Updated January 4, 2022 - 2:31 pm
CARSON CITY — Nevada will reverse course and rejoin a $26 billion multistate settlement with opioid distributors and manufacturers in light of recent court decisions and other changes that could delay the state receiving funds, Attorney General Aaron Ford announced Tuesday.
Ford said that the state would receive some $285 million through a pair of settlements.
“After multiple new developments, I ultimately decided that it was in Nevada’s best interest to join this settlement,” Ford said in a streamed news conference Tuesday.
Nevada was among eight states that chose to opt out of some or all of the multistate settlement reached in July with drugmaker Johnson & Johnson and distributors McKesson, AmerisourceBergen and Cardinal Health.
But since Nevada’s opt-out decision in August, court rulings involving other states, along with the December reversal of a bankruptcy settlement with OxyContin maker Purdue Pharma, prompted the state to reconsider, Ford said.
“I can tell you that this is the best deal for our state from these defendants,” Ford said. “Nevada will get more money, we’ll get it faster because of the settlements we have entered into, and we can start doing the work to heal our state from this epidemic.”
The state’s share of the multistate settlement with the three drug distributors is $231.7 million, with initial payments coming in April and July this and every July thereafter for 17 years. Under a separate settlement with Johnson & Johnson and its Janssen Pharmaceuticals subsidiary, Nevada will receive $53.5 million total, with 95 percent of it coming this year.
Under a 2021 agreement, the state shares the settlement payments with 29 local government entities. After attorneys fees, the state’s share is 44 percent with localities sharing 39 percent and counties dividing the remaining 17 percent, based on the state’s share of Medicaid claims payments in each jurisdiction.
Legislation enacted last year created a special account for opioid settlement funds to cover statewide projects and grants to regional, local and tribal governments and private organizations for programs to address the impacts of opioid and other substance abuse. The measure also sets up an assessment procedure to identify and prioritize needs.
Ford also announced that the state has received a $5.75 million grant from the Department of Justice to fund jail and hospital diversion programs and assessment and case management for high-risk people in rural parts of the state.
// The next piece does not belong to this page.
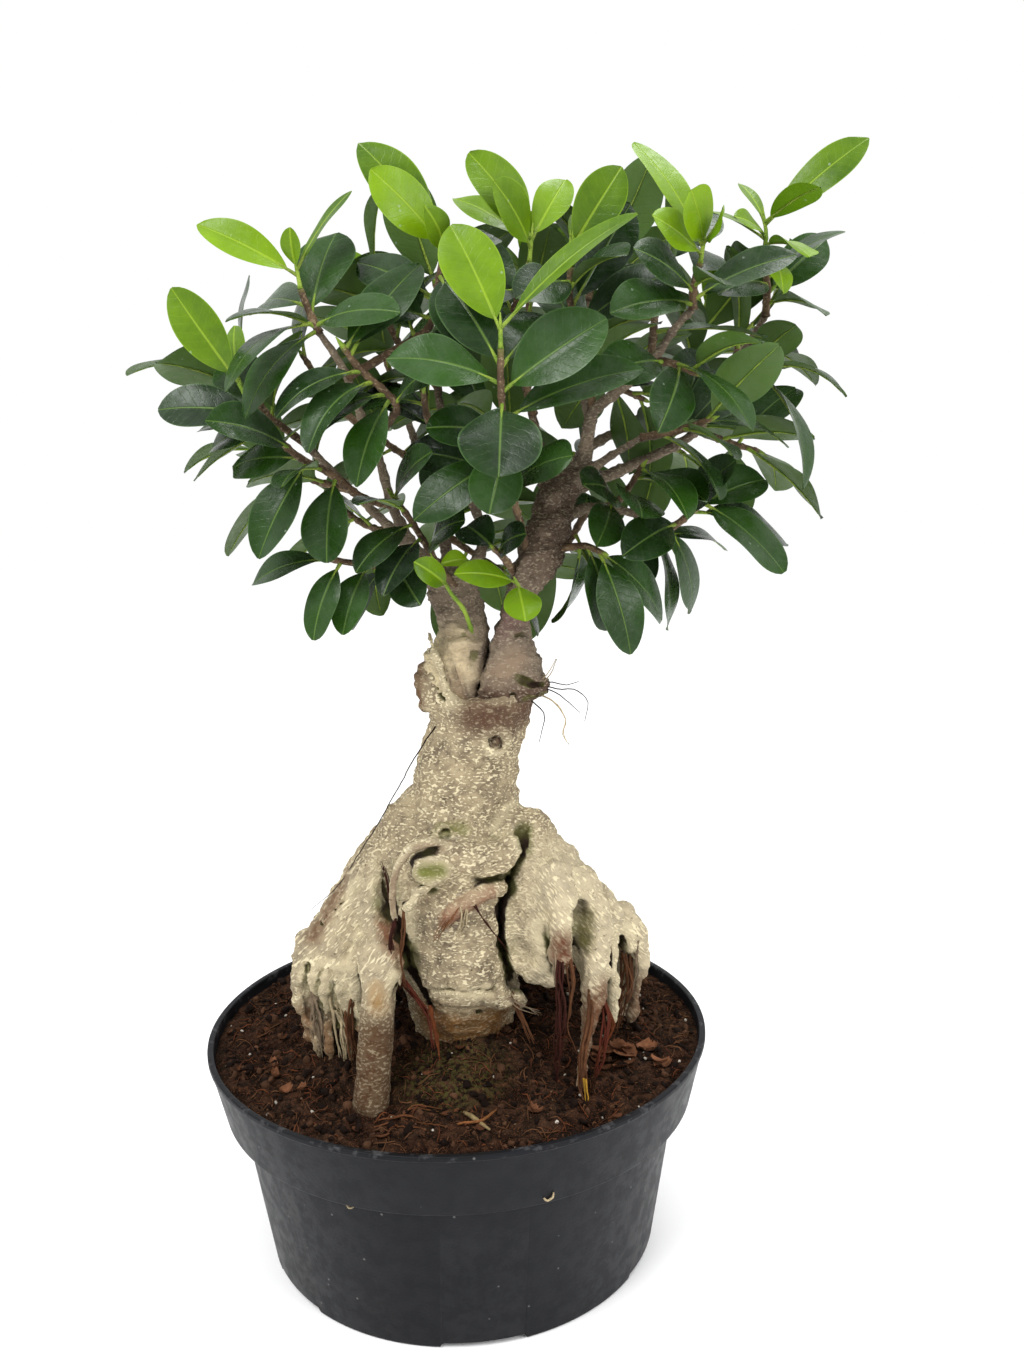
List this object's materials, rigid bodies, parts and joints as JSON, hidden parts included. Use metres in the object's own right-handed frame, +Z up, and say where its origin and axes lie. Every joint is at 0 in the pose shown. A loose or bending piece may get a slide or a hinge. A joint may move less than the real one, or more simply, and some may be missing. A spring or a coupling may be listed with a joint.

Nevada has pending claims against other drug companies.
“We still have a long way to go on this lawsuit,” Ford said. “We have numerous claims against many other defendants still remaining, including other manufacturers and pharmacy defendants.”
Ford noted that 1,300 Nevadans died from opioid use from January 2019 to October 2021.
Last year, Ford announced a $45 million settlement against one company involved in the opioid litigation. The lawsuit is being handled on a contingency fee basis for the state by Eglet Adams, the law firm where Ford worked as a private attorney before being elected attorney general in 2018. But Ford recused himself from the selection process.